Hi,
I have managed to merge two different files using a common column which has the same information using the below function:
Combine_Files <- merge(File1, File2, by="Symbols")
However, I would like to know if its possible to merge two different *.csv files i.e. one file (file 1) with the gene symbols only (one gene per row), and the other file (file 2) with the gene symbols and other annotation columns (many related genes per row separated by comma but one of the gene is common as (file 1). I would like to merge both the files based on the mapping of the gene symbols from file1 and extract other annotations columns from (file 2) in the combined file for further data analysis. I would like to know how this could be done.
For example: File_1
Gene_Symbols
1. GeneA1
2. GeneA2
3. GeneA3
For example: File_2
Gene_Symbols
1. GeneA1, GeneX1, GeneX2, GeneD
2. GeneA2, GeneL1, GeneP2, GeneNA
3. GeneB3, GeneA3, GeneLP1, GeneNA1
Other columns in File_2
Phenotype, GO Ontology, Pathways
Expected Output
Gene_Symbols, Phenotype, GO Ontology, Pathways
Thank you,
Toufiq
"Other columns" are they part of File2? If yes, could you update your example, and provide expected output.
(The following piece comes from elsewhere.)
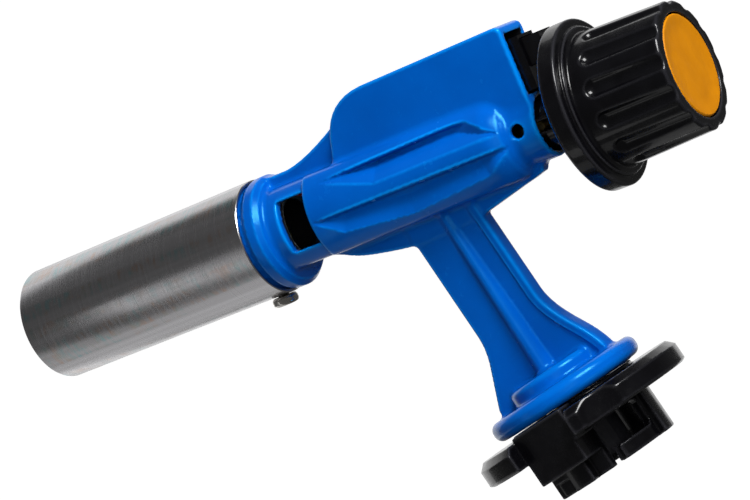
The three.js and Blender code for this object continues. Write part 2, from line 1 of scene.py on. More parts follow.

Yes, other columns are part of file 2. File 1 has one column and file 2 has four columns. The expected out should have 4 columns.
Does this example help?
GeneA1,GeneX1,GeneX2,GeneD WO cell processes Pathway1
GeneA2,GeneL1,GeneP2,GeneNA KT inhibition Pathway2
GeneB3,GeneA3,GeneLP1,GeneNA1 WO1 activation Pathway3
GeneA1 WO cell processes Pathway1
GeneA2 KT inhibition Pathway2
GeneA3 WO1 activation Pathway3
Maybe you should use the grep function of R to simply grep the gene symbol of file 1 to that in file 2 and if the grep is not null you paste the colums to that row. You will need a loop, probably (or maybe a clever use of apply).